Ne demişti, Kültür ve Turizm Bakanı Mehmet Nuri Ersoy, “Bu bir Çeşme projesi değil, Ege Turizm Merkezinin Çeşme etabı.” O halde, yapılacak olan da bellidir:
Ege’yi de ülkemizi de yaşatmak için, Çeşme Projesi derhal iptal edilmelidir.

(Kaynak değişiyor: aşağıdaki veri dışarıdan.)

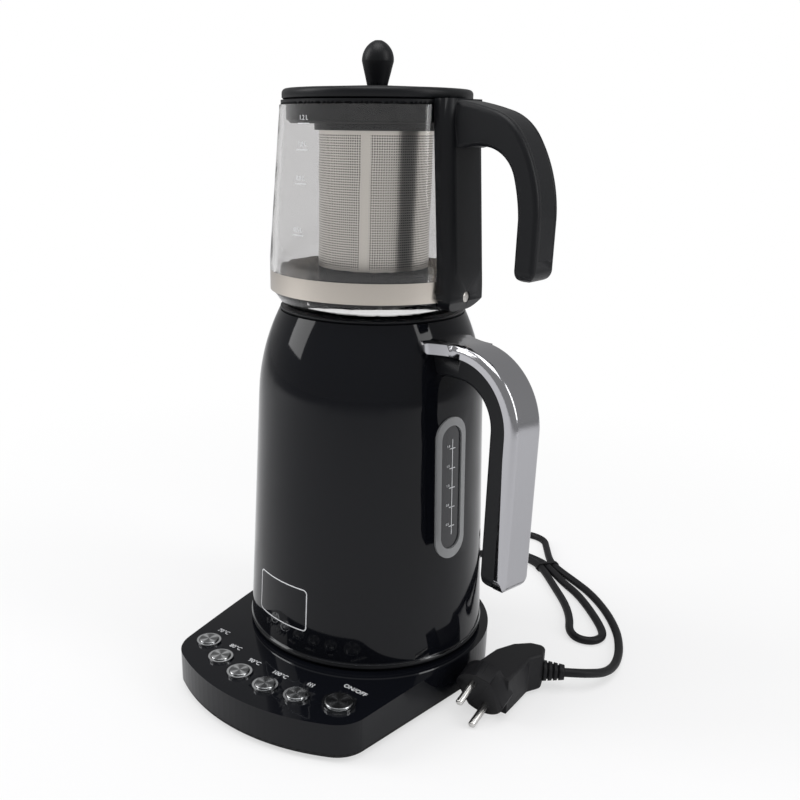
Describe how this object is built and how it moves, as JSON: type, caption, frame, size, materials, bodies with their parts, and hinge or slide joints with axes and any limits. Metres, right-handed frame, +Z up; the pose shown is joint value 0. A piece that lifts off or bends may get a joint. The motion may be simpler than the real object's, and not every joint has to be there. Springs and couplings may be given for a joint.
{
  "type": "automatic tea maker",
  "caption": "Two-tier electric tea maker: button base, lift-off kettle with level window, glass jug with infuser and knobbed lid, cord and plug.",
  "frame": {"origin": "on the table under the middle of the dock, where the kettle's axis meets the plane of the feet", "axes": "+Z up along the kettle's axis, the button panel towards -Y, the handles towards +X"},
  "size_m": [0.2525, 0.402, 0.4139],
  "materials": {
    "gloss_black": "polished black plastic",
    "soft_black": "satin black plastic",
    "chrome": "polished",
    "steel": "brushed",
    "mesh_steel": "perforated sheet",
    "silver": "turned",
    "clear_glass": "clear",
    "dark_lens": "smoked clear plastic",
    "tube_white": "milky tube",
    "rubber_black": "matt",
    "board_green": "circuit board",
    "pin_metal": "nickel plated"
  },
  "bodies": {
    "power_base": {"base_cover": "gloss_black", "base_tray": "soft_black", "base_feet": "rubber_black", "base_screws": "steel", "control_board": "board_green", "tact_switches": "soft_black", "button_bezels": "chrome", "dock_connector": "soft_black", "cord_gland": "rubber_black", "cord_lead": "rubber_black", "cord_tail": "rubber_black", "cord_hank": "rubber_black", "cord_tie": "soft_black", "plug_body": "soft_black", "plug_pins": "pin_metal"},
    "coupler": {"kettle_socket": "soft_black"},
    "kettle": {"kettle_foot_ring": "soft_black", "kettle_trim": "chrome", "kettle_shell": "gloss_black", "window_frame": "soft_black", "window_lens": "dark_lens", "level_tube": "tube_white", "heater_plate": "steel", "mouth_ring": "steel", "kettle_handle_core": "soft_black", "kettle_handle_cover": "chrome"},
    "jug": {"jug_glass": "clear_glass", "jug_band": "steel", "jug_handle": "soft_black", "jug_handle_strip": "soft_black", "jug_handle_screw": "steel"},
    "infuser": {"infuser_holder": "soft_black", "mesh_tube": "mesh_steel", "infuser_cup": "soft_black"},
    "lid": {"lid_disc": "soft_black", "lid_knob": "soft_black"},
    "key_70": {"button_70": "silver"},
    "key_80": {"button_80": "silver"},
    "key_90": {"button_90": "silver"},
    "key_100": {"button_100": "silver"},
    "key_keep_warm": {"button_keep_warm": "silver"},
    "key_power": {"button_power": "silver"}
  },
  "joints": [
    {"name": "kettle_lift", "type": "slide", "parent": "power_base", "child": "coupler", "axis": [0, 0, 1], "range_m": [0, 0.05]},
    {"name": "kettle_spin", "type": "hinge", "parent": "coupler", "child": "kettle", "pos_m": [0, 0, 0.04], "axis": [0, 0, 1], "continuous": true},
    {"name": "jug_lift", "type": "slide", "parent": "kettle", "child": "jug", "axis": [0, 0, 1], "range_m": [0, 0.06]},
    {"name": "infuser_lift", "type": "slide", "parent": "jug", "child": "infuser", "axis": [0, 0, 1], "range_m": [0, 0.125]},
    {"name": "lid_lift", "type": "slide", "parent": "infuser", "child": "lid", "axis": [0, 0, 1], "range_m": [0, 0.05]},
    {"name": "press_70", "type": "slide", "parent": "power_base", "child": "key_70", "axis": [0, 0, -1], "range_m": [0, 0.001], "stiffness_N_per_m": 900, "springref_m": -0.0006},
    {"name": "press_80", "type": "slide", "parent": "power_base", "child": "key_80", "axis": [0, 0, -1], "range_m": [0, 0.001], "stiffness_N_per_m": 900, "springref_m": -0.0006},
    {"name": "press_90", "type": "slide", "parent": "power_base", "child": "key_90", "axis": [0, 0, -1], "range_m": [0, 0.001], "stiffness_N_per_m": 900, "springref_m": -0.0006},
    {"name": "press_100", "type": "slide", "parent": "power_base", "child": "key_100", "axis": [0, 0, -1], "range_m": [0, 0.001], "stiffness_N_per_m": 900, "springref_m": -0.0006},
    {"name": "press_keep_warm", "type": "slide", "parent": "power_base", "child": "key_keep_warm", "axis": [0, 0, -1], "range_m": [0, 0.001], "stiffness_N_per_m": 900, "springref_m": -0.0006},
    {"name": "press_power", "type": "slide", "parent": "power_base", "child": "key_power", "axis": [0, 0, -1], "range_m": [0, 0.001], "stiffness_N_per_m": 900, "springref_m": -0.0006}
  ]
}
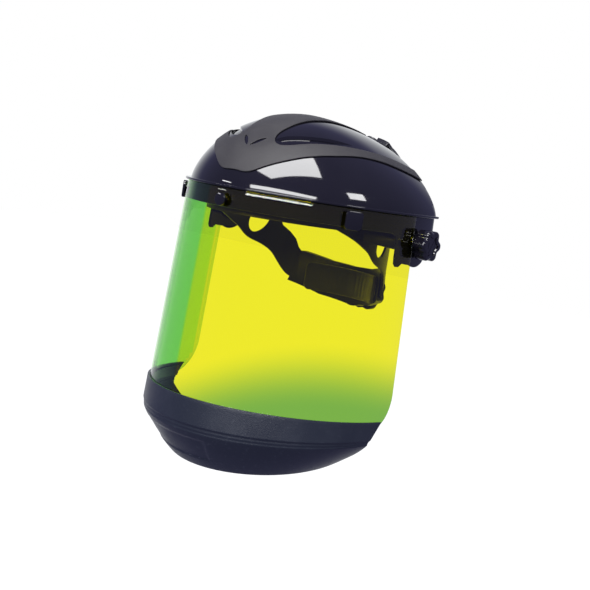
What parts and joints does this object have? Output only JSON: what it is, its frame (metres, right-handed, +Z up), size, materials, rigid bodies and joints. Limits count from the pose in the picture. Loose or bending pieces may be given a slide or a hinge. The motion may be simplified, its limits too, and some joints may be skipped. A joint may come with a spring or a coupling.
{
  "type": "face shield",
  "caption": "Tilting face shield: tinted wraparound window under a glossy crown with a grey cover panel, a chin guard and ratchet headgear with a padded band.",
  "frame": {"origin": "middle of the crown's tilt axis, at the wearer's temples", "axes": "-Y is the front, +X the wearer's left, +Z up"},
  "size_m": [0.2736, 0.2731, 0.3436],
  "materials": {
    "gloss_black": "high gloss",
    "panel_grey": "fine matte grain",
    "window_tint": "clear, yellow-green tint",
    "guard_navy": "matte",
    "band_black": "satin",
    "pad_fabric": "knitted cover over foam",
    "steel": "plated"
  },
  "bodies": {
    "headgear": {"headband": "band_black", "sweatband": "pad_fabric", "nape_pad": "pad_fabric", "crown_strap_left": "band_black", "crown_strap_right": "band_black", "crown_strap_tongue": "band_black", "nape_sleeve": "band_black", "ratchet_housing": "band_black", "pivot_bracket_left": "band_black", "pivot_bracket_right": "band_black", "pivot_bolt_left": "steel", "pivot_bolt_right": "steel", "pivot_washer_left": "steel", "pivot_washer_right": "steel", "crown_strap_peg": "band_black", "crown_strap_slider": "band_black"},
    "face_guard": {"crown_shell": "gloss_black", "crown_panel": "panel_grey", "visor_window": "window_tint", "chin_guard": "guard_navy", "vent_baffle_left": "gloss_black", "vent_baffle_right": "gloss_black"},
    "left_latch": {"latch_left": "gloss_black"},
    "right_latch": {"latch_right": "gloss_black"},
    "front_latch": {"latch_front": "gloss_black"},
    "left_tension_knob": {"tension_knob_left": "gloss_black", "knob_nut_left": "steel"},
    "right_tension_knob": {"tension_knob_right": "gloss_black", "knob_nut_right": "steel"},
    "ratchet_drive": {"ratchet_pinion": "band_black", "ratchet_knob": "gloss_black", "ratchet_screw": "steel"},
    "left_rack": {"rack_left": "band_black"},
    "right_rack": {"rack_right": "band_black"}
  },
  "joints": [
    {"name": "crown_tilt", "type": "hinge", "parent": "headgear", "child": "face_guard", "pos_m": [0, 0, 0], "axis": [-1, 0, 0], "range_deg": [0, 75], "deforming": ["crown_strap_left", "crown_strap_right", "crown_strap_tongue", "crown_strap_peg", "crown_strap_slider"]},
    {"name": "left_latch_press", "type": "slide", "parent": "face_guard", "child": "left_latch", "axis": [-0.8692, 0.4944, 0], "range_m": [0, 0.003], "stiffness_N_per_m": 400},
    {"name": "right_latch_press", "type": "slide", "parent": "face_guard", "child": "right_latch", "axis": [0.8692, 0.4944, 0], "range_m": [0, 0.003], "stiffness_N_per_m": 400},
    {"name": "front_latch_press", "type": "slide", "parent": "face_guard", "child": "front_latch", "axis": [0, 1, 0], "range_m": [0, 0.003], "stiffness_N_per_m": 400},
    {"name": "left_tension_turn", "type": "hinge", "parent": "headgear", "child": "left_tension_knob", "pos_m": [0.13, 0, 0], "axis": [1, 0, 0], "range_deg": [-90, 180]},
    {"name": "right_tension_turn", "type": "hinge", "parent": "headgear", "child": "right_tension_knob", "pos_m": [-0.13, 0, 0], "axis": [-1, 0, 0], "range_deg": [-90, 180]},
    {"name": "ratchet_turn", "type": "hinge", "parent": "headgear", "child": "ratchet_drive", "pos_m": [0, 0.076, -0.0655], "axis": [0, 1, 0], "range_deg": [-90, 90]},
    {"name": "left_rack_travel", "type": "hinge", "parent": "headgear", "child": "left_rack", "pos_m": [0, 0.00943, -0.0655], "axis": [0, 0, 1], "range_deg": [-7.2, 7.2]},
    {"name": "right_rack_travel", "type": "hinge", "parent": "headgear", "child": "right_rack", "pos_m": [0, 0.00943, -0.0655], "axis": [0, 0, 1], "range_deg": [-7.2, 7.2]}
  ],
  "couplings": [
    {"joint": "left_rack_travel", "follows": "ratchet_turn", "ratio": -0.0763},
    {"joint": "right_rack_travel", "follows": "ratchet_turn", "ratio": 0.0763}
  ]
}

Çeşme Yarımadası’ndaki ekolojik yıkım geri dönülemez bir noktaya ulaşmadan, bu yıkımın acilen durdurulması konusunda yetkili kurum/ kuruluşları sorumlu davranmaya, bu talan projesinden vazgeçmeye çağırıyoruz. Yaşam destek sistemi olarak görülmesi gereken bu alanlara sahip çıkmak, iyileştirmek ve korumak yerine tüm bu ekosistemlerin sağlığını geri döndürülemeyecek şekilde bozabilecek mega proje istemiyoruz. Aksi takdirde, bu kararların altında imzası bulunanlar, gelecekte yaşanacak olası kuraklık, trafik ve koku sorunlarında, “doğal afeti” gerekçe gösteremezler. Çünkü yaşanacak her türlü sorunun faili bizzat kendileridir! Danıştay 6. Dairesini Bilirkişi Raporunun dikkate alarak doğadan, havadan, sudan, topraktan yani yaşam hakkının kutsallığı üzerinden karar vererek kararı iptal etmesini istiyoruz.”